I still have the same gripes about music blogs, but I've learned more about them in the time that I've been blogging. I am someone that, when it comes to listening to music, I tend to go with something I already know rather than something I don't. For example, if I'm feeling in the mood for some Converge, I'll take a listen to You Fail Me or Jane Doe right away. This is much more timely than spending hours scouring search engines for bands that may or may not be of my liking. I don't mean to imply that I'm not open for bands to be introduced to me, but whenever I'm not in the mood for exploration, I go with what I know.
Finding music and listening to music are two completely different animals. I don't explore as much as other people I know, but that's the way I go about my ways. If a song like "Kentucky Ave." by Tom Waits moves me every time I hear it, then I want to listen to it on a regular basis, but not to the point of overkill. I'm not a huge fan of trial and error (especially when it comes to stuff that eats up hard drive space) and I can be rather impatient. I try to not pass judgment on something on my first listening pass, but I'm guilty as everyone else. Some bands wow me and some don't. Sometimes they get more chances, but sometimes they don't.
Blogs are crucial to me because of this: it is the sharing of what we like and dislike in an open environment. The world of blogging has enabled me to post what I think without people cutting me off mid-sentence. Nobody is sitting in the back of my room laughing at what I'm saying. There is no middleman telling me, "Nobody cares about this!" Nobody is telling me that what I write about isn't for a target demographic. The fact there is nobody else blogging on this blog makes this a lone endeavor, but I'm not alone in speaking my mind. Yes, the number of blogs out there is staggering, but I find comfort in knowing that I'm not talking to a wall here.

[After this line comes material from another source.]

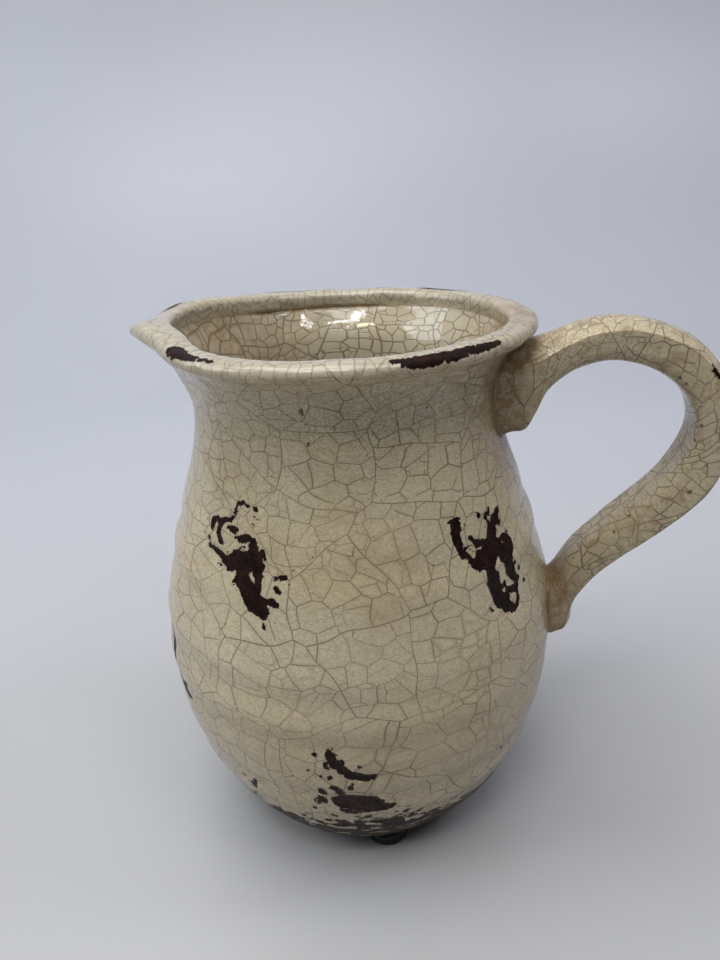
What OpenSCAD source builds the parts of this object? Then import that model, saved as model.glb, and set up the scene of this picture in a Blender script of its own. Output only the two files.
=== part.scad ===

I started this blog strictly out of necessity. At the time I started (October '04), almost every single website I read talked about the World Series and the upcoming presidential election. Not to say I wasn't interested in those matters, but I didn't care to read about this stuff everyday. I like reading about music and movies, but at the time, I didn't really know of any websites that talked about music and movies the way I liked to read about them. In college, I would read sites like Pitchfork, Punknews.org and Ain't it Cool News for music and movie news and reviews, I would always get annoyed whenever a cheapshot would be thrown. Be it a nasty review that seemed incredibly uncalled for or just a little catty comment tagged at the end of a news story, I disagreed with what I saw.

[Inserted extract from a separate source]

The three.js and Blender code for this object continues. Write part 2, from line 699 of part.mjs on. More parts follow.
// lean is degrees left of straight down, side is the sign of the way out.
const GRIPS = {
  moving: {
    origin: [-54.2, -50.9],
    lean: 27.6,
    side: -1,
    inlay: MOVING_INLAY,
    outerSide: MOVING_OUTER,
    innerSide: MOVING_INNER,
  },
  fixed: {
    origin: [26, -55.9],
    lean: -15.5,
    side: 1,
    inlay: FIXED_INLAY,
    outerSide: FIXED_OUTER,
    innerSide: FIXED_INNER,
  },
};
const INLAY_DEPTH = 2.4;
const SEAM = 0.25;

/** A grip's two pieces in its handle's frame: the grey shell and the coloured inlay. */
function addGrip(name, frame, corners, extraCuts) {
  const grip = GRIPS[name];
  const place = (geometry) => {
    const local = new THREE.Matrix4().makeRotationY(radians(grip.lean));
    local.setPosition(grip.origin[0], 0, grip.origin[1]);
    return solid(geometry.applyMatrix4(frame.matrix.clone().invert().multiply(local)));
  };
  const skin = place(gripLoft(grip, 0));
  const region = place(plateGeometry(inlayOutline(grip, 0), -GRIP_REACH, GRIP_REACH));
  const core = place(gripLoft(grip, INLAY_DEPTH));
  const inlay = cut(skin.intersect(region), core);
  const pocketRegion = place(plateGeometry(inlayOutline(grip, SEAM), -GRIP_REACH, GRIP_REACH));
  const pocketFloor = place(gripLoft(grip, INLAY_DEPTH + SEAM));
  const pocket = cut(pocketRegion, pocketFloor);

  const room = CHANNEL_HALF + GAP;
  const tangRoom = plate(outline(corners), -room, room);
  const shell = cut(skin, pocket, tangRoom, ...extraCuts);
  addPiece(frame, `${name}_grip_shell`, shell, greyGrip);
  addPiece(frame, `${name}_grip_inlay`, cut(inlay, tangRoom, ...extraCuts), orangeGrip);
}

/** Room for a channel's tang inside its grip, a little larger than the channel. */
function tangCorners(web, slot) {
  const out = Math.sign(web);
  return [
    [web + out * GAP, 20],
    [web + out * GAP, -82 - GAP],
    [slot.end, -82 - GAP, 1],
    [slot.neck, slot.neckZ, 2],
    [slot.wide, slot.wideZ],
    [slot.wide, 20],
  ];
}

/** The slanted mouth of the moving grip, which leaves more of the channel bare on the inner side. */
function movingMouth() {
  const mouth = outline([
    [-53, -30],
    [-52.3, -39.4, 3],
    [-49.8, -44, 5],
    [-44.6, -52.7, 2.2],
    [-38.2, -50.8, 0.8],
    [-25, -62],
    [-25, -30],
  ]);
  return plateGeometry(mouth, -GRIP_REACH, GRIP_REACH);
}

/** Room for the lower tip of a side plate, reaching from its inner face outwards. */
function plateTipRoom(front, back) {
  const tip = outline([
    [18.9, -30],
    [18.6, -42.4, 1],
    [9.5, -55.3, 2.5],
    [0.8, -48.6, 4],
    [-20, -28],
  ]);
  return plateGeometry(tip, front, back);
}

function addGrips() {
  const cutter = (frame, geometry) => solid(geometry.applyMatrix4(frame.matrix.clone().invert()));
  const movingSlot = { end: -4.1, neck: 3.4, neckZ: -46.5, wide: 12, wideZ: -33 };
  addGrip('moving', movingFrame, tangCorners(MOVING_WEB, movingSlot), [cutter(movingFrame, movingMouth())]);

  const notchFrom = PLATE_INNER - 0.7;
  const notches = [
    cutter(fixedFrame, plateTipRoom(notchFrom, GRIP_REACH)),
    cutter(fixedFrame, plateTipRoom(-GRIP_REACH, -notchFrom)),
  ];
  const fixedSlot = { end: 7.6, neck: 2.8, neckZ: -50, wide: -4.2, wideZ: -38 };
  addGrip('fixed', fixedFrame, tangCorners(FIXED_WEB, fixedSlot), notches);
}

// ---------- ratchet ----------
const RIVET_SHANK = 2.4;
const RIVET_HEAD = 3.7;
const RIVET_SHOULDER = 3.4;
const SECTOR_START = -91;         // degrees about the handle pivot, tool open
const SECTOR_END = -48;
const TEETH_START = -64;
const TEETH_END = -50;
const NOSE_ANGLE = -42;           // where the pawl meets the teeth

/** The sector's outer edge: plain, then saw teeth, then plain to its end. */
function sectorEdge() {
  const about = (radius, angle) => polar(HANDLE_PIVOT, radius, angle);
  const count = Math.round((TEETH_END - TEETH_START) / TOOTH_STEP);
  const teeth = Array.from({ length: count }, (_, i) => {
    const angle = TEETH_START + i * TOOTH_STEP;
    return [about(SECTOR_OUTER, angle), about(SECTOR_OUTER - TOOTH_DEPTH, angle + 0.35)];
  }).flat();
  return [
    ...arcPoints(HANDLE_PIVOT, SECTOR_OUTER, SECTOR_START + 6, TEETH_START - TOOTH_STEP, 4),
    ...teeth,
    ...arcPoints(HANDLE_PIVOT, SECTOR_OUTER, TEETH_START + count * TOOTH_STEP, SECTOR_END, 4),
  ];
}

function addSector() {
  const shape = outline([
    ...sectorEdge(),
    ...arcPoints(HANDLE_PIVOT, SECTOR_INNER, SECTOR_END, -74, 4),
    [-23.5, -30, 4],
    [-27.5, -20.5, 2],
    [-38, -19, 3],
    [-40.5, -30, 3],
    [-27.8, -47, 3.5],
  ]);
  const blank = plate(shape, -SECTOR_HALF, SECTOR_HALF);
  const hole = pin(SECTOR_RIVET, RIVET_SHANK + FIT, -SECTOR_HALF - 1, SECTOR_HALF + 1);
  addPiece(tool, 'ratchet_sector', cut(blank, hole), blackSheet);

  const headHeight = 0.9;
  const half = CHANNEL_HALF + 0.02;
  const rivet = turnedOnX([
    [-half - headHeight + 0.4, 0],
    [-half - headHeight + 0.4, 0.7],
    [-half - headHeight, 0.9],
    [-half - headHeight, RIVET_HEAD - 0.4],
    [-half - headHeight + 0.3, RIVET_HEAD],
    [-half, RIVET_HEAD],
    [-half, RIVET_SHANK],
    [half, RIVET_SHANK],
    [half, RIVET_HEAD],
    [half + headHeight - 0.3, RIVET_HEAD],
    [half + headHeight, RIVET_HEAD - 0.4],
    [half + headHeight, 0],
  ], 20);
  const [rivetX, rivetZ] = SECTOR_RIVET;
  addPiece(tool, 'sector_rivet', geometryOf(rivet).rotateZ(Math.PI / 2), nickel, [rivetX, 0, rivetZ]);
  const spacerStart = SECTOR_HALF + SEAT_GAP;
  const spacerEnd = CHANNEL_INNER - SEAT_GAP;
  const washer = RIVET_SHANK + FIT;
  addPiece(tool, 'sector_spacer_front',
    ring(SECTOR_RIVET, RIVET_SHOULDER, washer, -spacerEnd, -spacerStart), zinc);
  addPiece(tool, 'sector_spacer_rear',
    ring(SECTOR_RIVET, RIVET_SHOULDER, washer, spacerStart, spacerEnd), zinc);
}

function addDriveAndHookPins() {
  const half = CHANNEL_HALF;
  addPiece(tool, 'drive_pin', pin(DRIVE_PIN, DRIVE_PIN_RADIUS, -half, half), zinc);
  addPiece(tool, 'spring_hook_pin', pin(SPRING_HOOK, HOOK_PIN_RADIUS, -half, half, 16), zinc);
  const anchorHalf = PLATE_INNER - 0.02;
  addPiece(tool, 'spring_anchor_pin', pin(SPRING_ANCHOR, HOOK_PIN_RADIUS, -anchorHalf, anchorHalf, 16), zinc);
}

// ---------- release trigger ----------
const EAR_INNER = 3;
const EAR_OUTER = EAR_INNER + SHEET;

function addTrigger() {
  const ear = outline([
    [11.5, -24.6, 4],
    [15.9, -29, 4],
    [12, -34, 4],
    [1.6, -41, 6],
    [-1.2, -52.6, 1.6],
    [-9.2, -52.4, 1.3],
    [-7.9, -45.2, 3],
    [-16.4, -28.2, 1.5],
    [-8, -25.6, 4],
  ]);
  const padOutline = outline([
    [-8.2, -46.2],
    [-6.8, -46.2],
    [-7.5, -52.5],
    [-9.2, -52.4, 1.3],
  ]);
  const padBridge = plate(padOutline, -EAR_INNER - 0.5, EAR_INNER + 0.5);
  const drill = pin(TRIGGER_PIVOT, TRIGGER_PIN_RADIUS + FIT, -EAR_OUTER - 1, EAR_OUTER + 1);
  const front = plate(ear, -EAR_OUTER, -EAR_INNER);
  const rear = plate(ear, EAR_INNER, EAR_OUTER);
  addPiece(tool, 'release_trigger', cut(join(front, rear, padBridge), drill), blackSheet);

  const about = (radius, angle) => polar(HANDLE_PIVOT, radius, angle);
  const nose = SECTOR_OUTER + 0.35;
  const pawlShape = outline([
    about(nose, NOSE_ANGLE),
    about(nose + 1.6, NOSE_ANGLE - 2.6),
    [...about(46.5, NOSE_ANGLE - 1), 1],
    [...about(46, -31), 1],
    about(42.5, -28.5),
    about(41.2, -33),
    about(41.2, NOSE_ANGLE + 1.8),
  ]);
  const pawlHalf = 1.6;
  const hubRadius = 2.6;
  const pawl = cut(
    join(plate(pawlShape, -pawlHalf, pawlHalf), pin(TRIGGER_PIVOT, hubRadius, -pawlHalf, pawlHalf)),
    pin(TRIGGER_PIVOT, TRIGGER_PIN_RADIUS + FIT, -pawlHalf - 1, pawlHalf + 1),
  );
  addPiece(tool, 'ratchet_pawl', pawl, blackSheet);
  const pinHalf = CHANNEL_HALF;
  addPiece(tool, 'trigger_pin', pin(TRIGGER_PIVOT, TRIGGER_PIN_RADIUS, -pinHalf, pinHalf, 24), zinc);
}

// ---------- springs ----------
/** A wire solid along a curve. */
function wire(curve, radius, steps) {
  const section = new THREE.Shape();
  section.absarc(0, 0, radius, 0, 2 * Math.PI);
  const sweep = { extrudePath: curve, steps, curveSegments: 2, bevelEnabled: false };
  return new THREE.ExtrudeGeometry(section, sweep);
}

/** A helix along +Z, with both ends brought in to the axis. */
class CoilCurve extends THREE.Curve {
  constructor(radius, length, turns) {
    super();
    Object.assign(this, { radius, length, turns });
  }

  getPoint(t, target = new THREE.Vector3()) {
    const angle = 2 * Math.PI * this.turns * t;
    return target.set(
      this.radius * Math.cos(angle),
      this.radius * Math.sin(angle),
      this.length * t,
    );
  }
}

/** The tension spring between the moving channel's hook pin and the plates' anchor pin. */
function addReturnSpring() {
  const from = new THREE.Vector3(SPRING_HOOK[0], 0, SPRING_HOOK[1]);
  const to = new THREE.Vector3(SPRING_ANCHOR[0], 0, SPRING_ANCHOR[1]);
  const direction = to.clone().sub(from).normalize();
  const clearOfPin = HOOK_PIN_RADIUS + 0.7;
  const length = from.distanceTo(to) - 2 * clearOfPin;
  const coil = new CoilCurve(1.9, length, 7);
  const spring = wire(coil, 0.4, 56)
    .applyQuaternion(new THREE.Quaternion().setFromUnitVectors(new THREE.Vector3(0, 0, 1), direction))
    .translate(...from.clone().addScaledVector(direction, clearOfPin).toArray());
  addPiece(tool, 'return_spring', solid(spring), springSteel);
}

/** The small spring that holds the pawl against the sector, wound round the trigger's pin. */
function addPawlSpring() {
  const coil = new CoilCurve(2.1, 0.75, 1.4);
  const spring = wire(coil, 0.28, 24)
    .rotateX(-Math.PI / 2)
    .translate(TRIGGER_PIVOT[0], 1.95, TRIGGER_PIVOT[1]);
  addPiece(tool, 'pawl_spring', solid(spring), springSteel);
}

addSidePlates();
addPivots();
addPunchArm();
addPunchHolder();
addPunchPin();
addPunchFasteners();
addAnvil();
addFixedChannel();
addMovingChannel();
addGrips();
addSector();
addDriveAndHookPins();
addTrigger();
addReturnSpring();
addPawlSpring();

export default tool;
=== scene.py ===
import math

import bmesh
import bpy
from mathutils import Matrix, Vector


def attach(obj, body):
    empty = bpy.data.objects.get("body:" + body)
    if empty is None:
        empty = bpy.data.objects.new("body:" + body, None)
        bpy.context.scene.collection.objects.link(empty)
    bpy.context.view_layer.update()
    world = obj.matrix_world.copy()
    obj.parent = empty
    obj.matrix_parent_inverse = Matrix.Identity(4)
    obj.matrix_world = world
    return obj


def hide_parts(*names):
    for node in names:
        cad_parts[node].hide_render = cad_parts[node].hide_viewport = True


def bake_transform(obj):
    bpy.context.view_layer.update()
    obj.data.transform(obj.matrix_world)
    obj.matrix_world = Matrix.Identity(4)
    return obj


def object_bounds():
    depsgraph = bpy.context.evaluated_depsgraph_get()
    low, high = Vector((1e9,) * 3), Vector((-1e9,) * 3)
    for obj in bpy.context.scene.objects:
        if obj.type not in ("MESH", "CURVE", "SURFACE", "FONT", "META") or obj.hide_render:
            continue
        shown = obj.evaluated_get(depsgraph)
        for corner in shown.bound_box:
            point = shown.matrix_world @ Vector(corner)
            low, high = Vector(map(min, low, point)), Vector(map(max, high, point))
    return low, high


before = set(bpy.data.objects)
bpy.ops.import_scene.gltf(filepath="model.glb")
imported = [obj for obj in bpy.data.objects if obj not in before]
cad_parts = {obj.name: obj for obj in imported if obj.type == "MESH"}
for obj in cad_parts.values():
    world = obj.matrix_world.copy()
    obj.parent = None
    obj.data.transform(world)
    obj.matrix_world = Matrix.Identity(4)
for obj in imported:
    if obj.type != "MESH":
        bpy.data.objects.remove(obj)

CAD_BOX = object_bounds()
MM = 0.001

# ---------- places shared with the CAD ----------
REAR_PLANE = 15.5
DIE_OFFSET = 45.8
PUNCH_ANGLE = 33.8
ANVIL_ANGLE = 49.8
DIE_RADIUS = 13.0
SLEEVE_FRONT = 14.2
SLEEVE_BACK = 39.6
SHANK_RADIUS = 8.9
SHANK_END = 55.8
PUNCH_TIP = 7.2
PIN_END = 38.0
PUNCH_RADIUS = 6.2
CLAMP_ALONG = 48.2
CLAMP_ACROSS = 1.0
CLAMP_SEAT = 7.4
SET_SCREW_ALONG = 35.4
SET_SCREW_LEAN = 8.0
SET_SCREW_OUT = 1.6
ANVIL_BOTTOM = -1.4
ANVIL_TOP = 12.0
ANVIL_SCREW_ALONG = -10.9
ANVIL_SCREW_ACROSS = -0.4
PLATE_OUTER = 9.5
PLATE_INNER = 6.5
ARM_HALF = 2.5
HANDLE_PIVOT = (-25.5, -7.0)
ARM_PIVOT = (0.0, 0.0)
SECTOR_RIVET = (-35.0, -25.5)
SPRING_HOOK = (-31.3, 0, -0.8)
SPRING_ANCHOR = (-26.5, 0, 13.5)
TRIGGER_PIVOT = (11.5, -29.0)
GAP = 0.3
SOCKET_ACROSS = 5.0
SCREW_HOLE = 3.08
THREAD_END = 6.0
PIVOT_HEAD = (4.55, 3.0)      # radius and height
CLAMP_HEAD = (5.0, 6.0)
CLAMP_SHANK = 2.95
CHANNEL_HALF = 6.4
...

Roughly six months after I started writing and researching Post, I wanted to spread the word in some fashion. I was a regular reader of Are You Wearing a Wire? and decided to model my blog after that. After a few months of reposting links with commentary, I kept thinking about why I said the things that I would say in the comments. That, in a nutshell, is what inspired the blog to be what it is today.
In my time of blogging, I've found a whole treasure trove of blogs (most are listed on the right sidebar). I still read sites like Pitchfork, Punknews and Ain't it Cool, but they are just the beginning of my daily reading (as compared to when I was in college, where those were the beginnings and ends). Blogs are a really great asset to me as a reader, fan and writer of music and its culture, but I can understand the downsides too.

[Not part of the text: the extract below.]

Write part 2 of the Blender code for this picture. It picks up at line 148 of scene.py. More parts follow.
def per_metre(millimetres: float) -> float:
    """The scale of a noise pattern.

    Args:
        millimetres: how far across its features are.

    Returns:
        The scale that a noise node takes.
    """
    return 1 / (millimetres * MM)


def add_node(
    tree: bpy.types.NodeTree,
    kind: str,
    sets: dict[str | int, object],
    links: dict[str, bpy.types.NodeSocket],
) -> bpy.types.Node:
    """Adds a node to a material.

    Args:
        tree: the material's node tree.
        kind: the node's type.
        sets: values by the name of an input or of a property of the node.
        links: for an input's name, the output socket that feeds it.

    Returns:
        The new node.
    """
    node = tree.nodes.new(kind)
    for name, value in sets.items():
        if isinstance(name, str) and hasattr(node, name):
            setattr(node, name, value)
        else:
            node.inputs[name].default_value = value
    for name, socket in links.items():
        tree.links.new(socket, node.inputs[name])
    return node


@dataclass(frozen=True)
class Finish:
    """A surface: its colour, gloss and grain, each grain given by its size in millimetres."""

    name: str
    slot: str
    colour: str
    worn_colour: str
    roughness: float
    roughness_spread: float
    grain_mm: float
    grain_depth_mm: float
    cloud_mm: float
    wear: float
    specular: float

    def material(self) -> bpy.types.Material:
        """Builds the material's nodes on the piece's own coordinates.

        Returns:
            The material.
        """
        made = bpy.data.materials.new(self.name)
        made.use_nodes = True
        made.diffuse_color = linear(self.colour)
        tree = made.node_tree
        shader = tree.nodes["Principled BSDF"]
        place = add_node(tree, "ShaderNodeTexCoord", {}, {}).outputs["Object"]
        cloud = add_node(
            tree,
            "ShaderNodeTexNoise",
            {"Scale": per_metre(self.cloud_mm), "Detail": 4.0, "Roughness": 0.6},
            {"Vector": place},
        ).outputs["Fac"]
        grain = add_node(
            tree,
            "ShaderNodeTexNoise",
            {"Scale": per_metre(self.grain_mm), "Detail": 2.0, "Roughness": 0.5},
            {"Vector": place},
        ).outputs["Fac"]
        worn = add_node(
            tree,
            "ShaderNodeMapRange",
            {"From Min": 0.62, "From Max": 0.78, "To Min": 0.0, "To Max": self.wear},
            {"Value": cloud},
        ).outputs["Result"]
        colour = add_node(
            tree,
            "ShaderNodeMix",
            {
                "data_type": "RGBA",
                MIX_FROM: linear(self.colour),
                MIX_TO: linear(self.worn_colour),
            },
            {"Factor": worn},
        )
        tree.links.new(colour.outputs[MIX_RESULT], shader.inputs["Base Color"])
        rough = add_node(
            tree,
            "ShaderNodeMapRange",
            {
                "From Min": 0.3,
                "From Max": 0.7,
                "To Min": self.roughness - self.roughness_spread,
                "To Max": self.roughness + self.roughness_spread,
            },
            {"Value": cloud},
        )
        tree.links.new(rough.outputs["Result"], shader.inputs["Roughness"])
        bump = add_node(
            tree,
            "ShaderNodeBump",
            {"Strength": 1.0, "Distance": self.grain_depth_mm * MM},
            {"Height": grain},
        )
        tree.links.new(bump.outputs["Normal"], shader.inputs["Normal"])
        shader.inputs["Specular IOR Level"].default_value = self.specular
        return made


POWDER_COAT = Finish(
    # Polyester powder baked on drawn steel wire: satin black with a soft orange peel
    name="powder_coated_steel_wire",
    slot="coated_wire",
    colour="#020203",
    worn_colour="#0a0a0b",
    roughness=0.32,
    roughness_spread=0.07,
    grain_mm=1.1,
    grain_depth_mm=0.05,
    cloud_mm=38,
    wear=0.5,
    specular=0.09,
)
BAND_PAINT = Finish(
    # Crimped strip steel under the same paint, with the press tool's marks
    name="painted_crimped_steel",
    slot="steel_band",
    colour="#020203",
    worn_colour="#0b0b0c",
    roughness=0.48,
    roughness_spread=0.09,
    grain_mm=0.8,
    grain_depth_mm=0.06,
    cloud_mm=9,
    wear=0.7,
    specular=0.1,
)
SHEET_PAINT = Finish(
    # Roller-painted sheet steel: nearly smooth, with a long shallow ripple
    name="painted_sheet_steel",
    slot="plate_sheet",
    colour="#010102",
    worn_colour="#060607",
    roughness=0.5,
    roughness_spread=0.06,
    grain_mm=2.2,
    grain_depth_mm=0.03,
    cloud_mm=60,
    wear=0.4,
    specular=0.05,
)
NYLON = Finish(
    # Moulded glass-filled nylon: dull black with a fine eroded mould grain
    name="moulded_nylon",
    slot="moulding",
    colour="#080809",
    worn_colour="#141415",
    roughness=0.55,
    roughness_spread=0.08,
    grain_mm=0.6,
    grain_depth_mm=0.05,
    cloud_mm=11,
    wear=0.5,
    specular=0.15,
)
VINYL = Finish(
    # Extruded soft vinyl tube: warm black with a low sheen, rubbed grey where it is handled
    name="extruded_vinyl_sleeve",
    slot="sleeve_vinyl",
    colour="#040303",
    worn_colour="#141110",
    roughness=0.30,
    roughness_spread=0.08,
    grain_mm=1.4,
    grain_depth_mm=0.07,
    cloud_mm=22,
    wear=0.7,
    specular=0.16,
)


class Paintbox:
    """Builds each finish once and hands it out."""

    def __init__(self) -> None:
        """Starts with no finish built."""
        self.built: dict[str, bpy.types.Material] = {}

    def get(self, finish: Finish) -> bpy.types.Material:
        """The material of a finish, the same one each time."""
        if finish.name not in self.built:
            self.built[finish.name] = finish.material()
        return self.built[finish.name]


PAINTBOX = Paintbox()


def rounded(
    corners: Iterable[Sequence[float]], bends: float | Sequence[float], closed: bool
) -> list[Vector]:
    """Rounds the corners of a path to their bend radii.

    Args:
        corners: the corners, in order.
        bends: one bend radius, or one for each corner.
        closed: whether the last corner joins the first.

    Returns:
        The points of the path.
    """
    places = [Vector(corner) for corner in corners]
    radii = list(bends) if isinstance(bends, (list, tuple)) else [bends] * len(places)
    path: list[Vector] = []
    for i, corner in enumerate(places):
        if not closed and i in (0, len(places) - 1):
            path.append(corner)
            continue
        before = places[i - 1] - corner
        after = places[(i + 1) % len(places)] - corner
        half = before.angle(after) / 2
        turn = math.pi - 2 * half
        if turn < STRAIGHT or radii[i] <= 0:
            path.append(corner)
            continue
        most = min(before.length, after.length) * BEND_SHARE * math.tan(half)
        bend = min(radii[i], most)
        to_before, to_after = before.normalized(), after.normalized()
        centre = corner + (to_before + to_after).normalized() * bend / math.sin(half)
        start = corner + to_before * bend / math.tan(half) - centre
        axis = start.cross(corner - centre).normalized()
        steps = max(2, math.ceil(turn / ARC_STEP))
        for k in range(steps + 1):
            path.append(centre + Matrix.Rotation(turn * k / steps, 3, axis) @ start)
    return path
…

I still have the same gripes about music blogs, but I've learned more about them in the time that I've been blogging. I am someone that, when it comes to listening to music, I tend to go with something I already know rather than something I don't. For example, if I'm feeling in the mood for some Converge, I'll take a listen to You Fail Me or Jane Doe right away. This is much more timely than spending hours scouring search engines for bands that may or may not be of my liking. I don't mean to imply that I'm not open for bands to be introduced to me, but whenever I'm not in the mood for exploration, I go with what I know.
Finding music and listening to music are two completely different animals. I don't explore as much as other people I know, but that's the way I go about my ways. If a song like "Kentucky Ave." by Tom Waits moves me every time I hear it, then I want to listen to it on a regular basis, but not to the point of overkill. I'm not a huge fan of trial and error (especially when it comes to stuff that eats up hard drive space) and I can be rather impatient. I try to not pass judgment on something on my first listening pass, but I'm guilty as everyone else. Some bands wow me and some don't. Sometimes they get more chances, but sometimes they don't.
Blogs are crucial to me because of this: it is the sharing of what we like and dislike in an open environment. The world of blogging has enabled me to post what I think without people cutting me off mid-sentence. Nobody is sitting in the back of my room laughing at what I'm saying. There is no middleman telling me, "Nobody cares about this!" Nobody is telling me that what I write about isn't for a target demographic. The fact there is nobody else blogging on this blog makes this a lone endeavor, but I'm not alone in speaking my mind. Yes, the number of blogs out there is staggering, but I find comfort in knowing that I'm not talking to a wall here.